Fraternal greeting to you all! Currently a FC from Da-an Lodge No.15 under Grand Lodge of China!


Sent from my iPhone using My Freemasonry Mobile


----------



## Warrior1256 (Sep 1, 2018)

Greetings and welcome to the forum Brother. Looked your GL up on Google. I had not heard of it before. Interesting!


----------



## Bro. Stewart P.M. (Sep 1, 2018)

Welcome!


----------



## AliensExist (Sep 1, 2018)

Warrior1256 said:


> Greetings and welcome to the forum Brother. Looked your GL up on Google. I had not heard of it before. Interesting!



Thank you brother! Our GL was formed only about 70 years ago.

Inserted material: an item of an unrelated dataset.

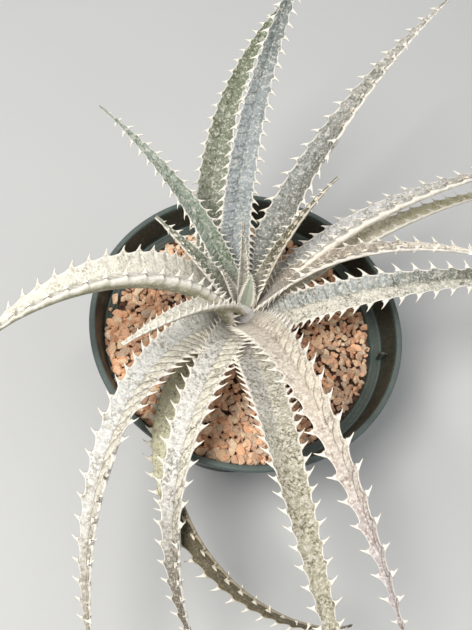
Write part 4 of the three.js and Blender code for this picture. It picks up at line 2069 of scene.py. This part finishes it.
@dataclass
class Rosette:
    """All the leaves, from the heart outwards.

    Each row holds a leaf's kind, its slot, its edge and its run. The runs repeat the leaf table of
    the part's source. Their numbers were fitted and rounded by a separate program, all but the root
    and the height and, in the first leaf, the width and the taper. Those and the edges were chosen
    one by one.
    """

    rows: tuple[tuple[LeafKind, str, Edge, Run], ...] = (
        # Edge: spacing, crowded, reach, then the rolled margin's side, start and share. Run: azimuth,
        # sweep, bend, rise, droop, arch, length, width, taper, twist, turn, root, height.
        (LeafKind.BUD, "young_leaf", Edge(2.8, 30, 3.8),
         Run(97, 6, 1.5, 74, 5, 1.2, 28, 9.5, 2.6, -1, 0, 0, 12.5)),
        (LeafKind.HEART, "young_leaf", Edge(3.4, 40, 2.6, -1, 8, 0.15),
         Run(173, 14, 1.5, 72, 12, 1.2, 41, 9.5, 1.4, 6, 18, 3, 10)),
        (LeafKind.HEART, "young_leaf", Edge(4.5, 50, 2.2, 1, 8, 0.12),
         Run(128, -3, 1.5, 76, 10, 1.2, 68, 8, 1.4, 1, 7, 3, 10)),
        (LeafKind.CREAM, "pale_leaf", Edge(5.5, 60, 2.6, -1, 10, 0.34),
         Run(235, 2, 1.5, 66, 64, 1.1, 123, 14.5, 1.8, -15, 20, 3.5, 11)),
        (LeafKind.OLIVE, "young_leaf", Edge(6, 60, 3.8, -1, 8, 0.14),
         Run(185, -13, 1.5, 65, 31, 1.2, 93, 12.5, 1.6, 6, 24, 4, 10)),
        (LeafKind.DUSKY, "young_leaf", Edge(6.5, 60, 4.4, 1, 8, 0.16),
         Run(71, -19, 1.3, 66, 29, 1.1, 103, 10.5, 1.6, 20, 16, 4, 9)),
        (LeafKind.MOSS, "green_leaf", Edge(7.8, 90, 3.6),
         Run(146, 23, 0.7, 66, 40, 0.8, 158, 16, 1.6, -2, 32, 4, 6)),
        (LeafKind.BRONZE, "grey_leaf", Edge(11.5, 110, 5, 1, 30, 0.13),
         Run(59, -62, 0.6, 59, 56, 0.5, 176, 17.5, 1.4, 26, -11, 4, 4.5)),
        (LeafKind.BLUSH, "pale_leaf", Edge(13.5, 150, 4.6),
         Run(297, 14, 1.7, 61, 103, 1.3, 271, 24, 1.3, -13, -37, 4, 3)),
        (LeafKind.CREAM, "pale_leaf", Edge(10.5, 110, 5, -1, 12, 0.3),
         Run(193, 40, 0.7, 64, 101, 1.3, 202, 30.5, 2.2, -2, -17, 4, 1)),
        (LeafKind.SILVER, "grey_leaf", Edge(8.4, 130, 4.2),
         Run(139, -62, 0.5, 54, 18, 1.1, 234, 20, 2.2, -5, -13, 4, 1.5)),
        (LeafKind.DRIED, "pale_leaf", Edge(11.2, 120, 4.8, -1, 150, 0.1),
         Run(260, 66, 2.1, 56, 104, 0.6, 233, 20.5, 2.2, 6, -69, 4, 0)),
        (LeafKind.STONE, "grey_leaf", Edge(10.5, 110, 4.4, 1, 110, 0.12),
         Run(98, -44, 0.5, 54, 26, 0.7, 244, 22, 1.5, 7, 23, 4, -1.5)),
        (LeafKind.LILAC, "pale_leaf", Edge(12, 120, 5, 1, 30, 0.24),
         Run(65, -40, 0.6, 52, 44, 0.5, 214, 19, 2.1, 29, -10, 4, -4)),
        (LeafKind.CHALK, "pale_leaf", Edge(11.4, 150, 4.6, -1, 140, 0.1),
         Run(224, 83, 0.9, 48, 102, 0.9, 280, 26.5, 1.1, 21, -84, 4, -6)),
        (LeafKind.ASHEN, "grey_leaf", Edge(10.5, 110, 4.8),
         Run(15, 11, 1.5, 43, 74, 1.5, 217, 22, 1.7, -9, -17, 4, -7)),
        (LeafKind.FRECKLE, "pale_leaf", Edge(11, 220, 4.6),
         Run(292, 17, 1.9, 48, 87, 1.0, 284, 26, 1.4, 6, -18, 4, -9)),
        (LeafKind.OLIVE, "green_leaf", Edge(8.4, 120, 3.8),
         Run(161, -92, 0.5, 40, 27, 1.2, 230, 23, 1.9, 4, -21, 4, -10)),
        (LeafKind.LIME, "green_leaf", Edge(9, 120, 3.4, 1, 20, 0.2),
         Run(57, -24, 0.6, 31, 42, 1.2, 221, 15, 1.9, 7, 4, 4, -11.5)),
        (LeafKind.UMBER, "green_leaf", Edge(10.5, 150, 5, -1, 110, 0.12),
         Run(233, 166, 1.1, 15, 57, 1.5, 290, 15.5, 1.7, 4, -75, 4, -13.5)),
    )
    shape: LeafShape = LeafShape()
    habit: SpineHabit = SpineHabit()

    def build(self, effects: Effects) -> list[bpy.types.Object]:
        """Builds every leaf.

        Args:
            effects: The shared effects.

        Returns:
            The leaves.
        """
        thorn = Thorn()
        materials: dict[LeafKind, bpy.types.Material] = {}
        made = []
        for number, row in enumerate(self.rows, start=1):
            leaf = Leaf(f"leaf_{number:02d}", *row, self.shape, self.habit, thorn, seed=number)
            made.append(leaf.build(effects, materials))
        return made


# ---------------------------------------------------------------- studio


@dataclass(frozen=True)
class SoftLight:
    """A square soft light: where it hangs, its side, its watts and its colour."""

    name: str
    place: tuple[float, float, float]
    size: float
    power: float
    colour: Colour

    def hang(self, aim: tuple[float, float, float]) -> None:
        """Hangs the light, facing a point.

        Args:
            aim: The point.
        """
        lamp = bpy.data.lights.new(self.name, "AREA")
        lamp.energy, lamp.size, lamp.color = self.power, self.size, self.colour
        made = bpy.data.objects.new(self.name, lamp)
        made.location = self.place
        way = Vector(aim) - Vector(self.place)
        made.rotation_euler = way.to_track_quat("-Z", "Y").to_euler()
        bpy.context.scene.collection.objects.link(made)


@dataclass
class Studio:
    """Pale floor, soft light and the camera that looks down at the plant."""

    place: tuple[float, float, float] = (0.0, -0.3093, 0.6357)
    pan: float = -1.63
    tilt: float = 59.37
    roll: float = 15.19
    lens: float = 55.0
    sensor: float = 36.0
    lights: tuple[SoftLight, ...] = (
        SoftLight("key", (-0.45, -0.62, 1.45), 0.5, 24.0, (1.0, 0.985, 0.96)),
        SoftLight("fill", (1.1, -0.3, 1.2), 1.2, 4.0, (0.94, 0.97, 1.0)),
        SoftLight("back", (-0.2, 1.3, 1.1), 1.0, 5.0, (1.0, 1.0, 1.0)),
    )
    aim: tuple[float, float, float] = (0.0, 0.0, 0.12)
    sky: Colour = (0.9, 0.93, 1.0)
    sky_strength: float = 0.22
    floor_size: float = 8.0
    floor_squares: int = 4
    floor_tones: tuple[Colour, Colour] = ((0.60, 0.60, 0.585), (0.64, 0.64, 0.625))
    floor_speck: float = 6.0
    floor_roughness: float = 0.8

    def build(self) -> None:
        """Adds the floor, the lights, the world and the camera."""
        self.lay_floor()
        for light in self.lights:
            light.hang(self.aim)
        world = bpy.data.worlds.new("studio")
        world.use_nodes = True
        sky = world.node_tree.nodes["Background"]
        sky.inputs["Color"].default_value = (*self.sky, 1.0)
        sky.inputs["Strength"].default_value = self.sky_strength
        bpy.context.scene.world = world
        bpy.context.scene.view_settings.view_transform = "Standard"
        self.set_camera()

    def lay_floor(self) -> None:
        """Lays the pale floor."""
        deselect()
        squares = {"x_subdivisions": self.floor_squares, "y_subdivisions": self.floor_squares}
        bpy.ops.mesh.primitive_grid_add(**squares, size=self.floor_size)
        floor = bpy.context.object
        floor.name = "studio_floor"
        made, graph, shader = start_material("studio_floor")
        speck = graph.noise(graph.place(), self.floor_speck, detail=3.0, rough=0.5)
        graph.feed(shader.inputs["Base Color"], graph.mix(speck, *self.floor_tones))
        shader.inputs["Roughness"].default_value = self.floor_roughness
        floor.data.materials.append(made)

    def set_camera(self) -> None:
        """Sets the camera by its pan, its tilt down and its roll."""
        pan, tilt, roll = (math.radians(v) for v in (self.pan, self.tilt, self.roll))
        ahead = Vector((math.sin(pan) * math.cos(tilt), math.cos(pan) * math.cos(tilt), -math.sin(tilt)))
        level = Vector((math.cos(pan), -math.sin(pan), 0))
        above = level.cross(ahead)
        right = level * math.cos(roll) + above * math.sin(roll)
        up = above * math.cos(roll) - level * math.sin(roll)
        lens = bpy.data.cameras.new("view")
        lens.lens = self.lens
        lens.sensor_width = self.sensor
        made = bpy.data.objects.new("view", lens)
        turn = Matrix((right, up, -ahead)).transposed().to_4x4()
        made.matrix_world = Matrix.Translation(self.place) @ turn
        bpy.context.scene.collection.objects.link(made)
        bpy.context.scene.camera = made


def main() -> None:
    """Builds the pot, the gravel, the stem and the leaves, and then the studio."""
    logging.basicConfig(level=logging.INFO, format="%(name)s: %(message)s")
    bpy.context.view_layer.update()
    effects = Effects()
    for part in (NurseryPot(), Gravel(), Crown(), Rosette()):
        for piece in part.build(effects):
            log.info("built %s with %d faces", piece.name, len(piece.data.polygons))
    Studio().build()
    log.info("set up the studio")


if __name__ == "__main__":
    main()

Sent from my iPhone using My Freemasonry Mobile


----------



## Bloke (Sep 2, 2018)

Greetings and Welcome


----------



## Mike Martin (Sep 4, 2018)

AliensExist said:


> Fraternal greeting to you all! Currently a FC from Da-an Lodge No.15 under Grand Lodge of China!


Welcome to the Forum


----------



## LK600 (Sep 4, 2018)

Greetings and welcome Brother.


----------



## Center (Sep 4, 2018)

Welcome to the forum


----------



## Bro. P.W.Wesson PM (Sep 8, 2018)

Welcome, hope you enjoy the endeavor you have chosen for your Life.


----------